Any answers?
No - more questions for you though.
What version of ROS are you using?
What model clients are you using?
Are you using local forwarding or not?
Are all the devices on the same L2/broadcast domain?
What make and model switches are you using?
What model is the CAP controller?
I had a lot of trouble on one site with CAPs disconnecting - it drove me bonkers until I replaced the old TP-Link switch and a handful of other switches with Mikrotik devices and the problem went away. One thing I noticed was one segment of CAPs would drop out regularly - I determined it was the fridge motor on the same power circuit causing the junk switch to reset or play up - replacing it stopped that issue.
As for scaling your CAPMAN controller CPU, I have one site using hEX with 15 clients connected - a mix of wAPAC, hAPAC and cAPAC using non local forwarding. It is very stable and works well with over 100 devices at a time (iPads and Chromebooks) using non-local forwarding. The WAN is 50Mbit/50Mbit so the actual traffic being used is low, but at times I push out new apps (the iPads are managed) or do app updates and the common bridge throughput goes over 500Mbit as the apps come off the local Macos cache. No single core of the hEX maxes out. I have taken a belt and braces approach with this and also made sure the hEX, the switch and all the CAPs are using flow control on ethernet - there are a surprising number of ethernet pauses on the hEX but the pauses aren't regular they seem to happen in bursts which would indicate the CPU might get stalled for some reason now and then - but the
CAPSMAN system is very stable. I am using CRS328 switches.
I have installed another
CAPSMAN system recently with 17 cAPACs and it is using non-local forwarding with an RB4011 connected to a CRS328 over 10GBit fibre. The CPUs are catatonic on this system but for the small amount of extra money the RB4011 gives plenty of headroom for the future. Again all the important interfaces have ethernet flow control enabled.
I get the impression from
CAPSMAN that if used on an L2 LAN that the encapsulated traffic and control is done over a UDP or UDP-like interface and there is a low tolerance for any of these packets getting lost including any broadcasts that
CAPSMAN will do. I have not tried
CAPSMAN using a routed (L3) network. Some others I know have mentioned that they run
CAPSMAN controllers over L3 from a cloud VPS to CAPs on a site and that it can be intermittently unreliable at times which suggests there is a low state timeout thresh hold in the
CAPSMAN system which can initiate disconnections.
Aha, from the
CAPSMAN manual: "If the
CAPsMAN or CAP gets disconnected from the network, the loss of connection between CAP and
CAPsMAN will be detected in approximately 10-20 seconds."
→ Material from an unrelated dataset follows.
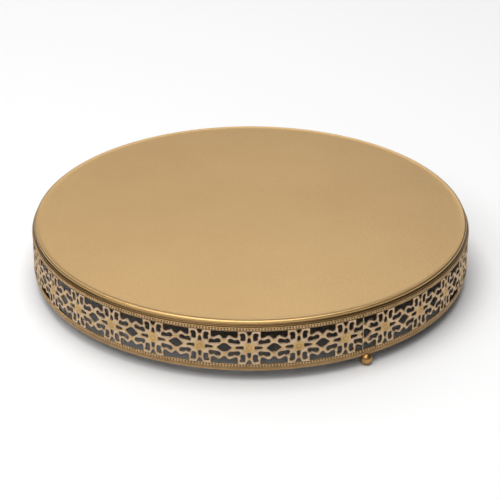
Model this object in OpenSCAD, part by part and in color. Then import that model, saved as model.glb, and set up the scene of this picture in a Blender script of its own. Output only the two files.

So you don't have much time before a cascade of CAPS drop off if a segment on your LAN drops out due to a switch reboot or your TCP WAN connection fails. ADSL/VDSL retraining, cable network dropouts, ISP core network faults and routing problems somewhere out past the WAN can easily last more than 10-20 secs. Even obscure things like broadcast rate limiting and storm suppression in a switch could have you cursing and swearing at
CAPSMAN for hours.
*Normis*: It would be good if this the
CAPSMAN heartbeat/keepalive timeout was a value we can adjust as needed - at our own peril of course.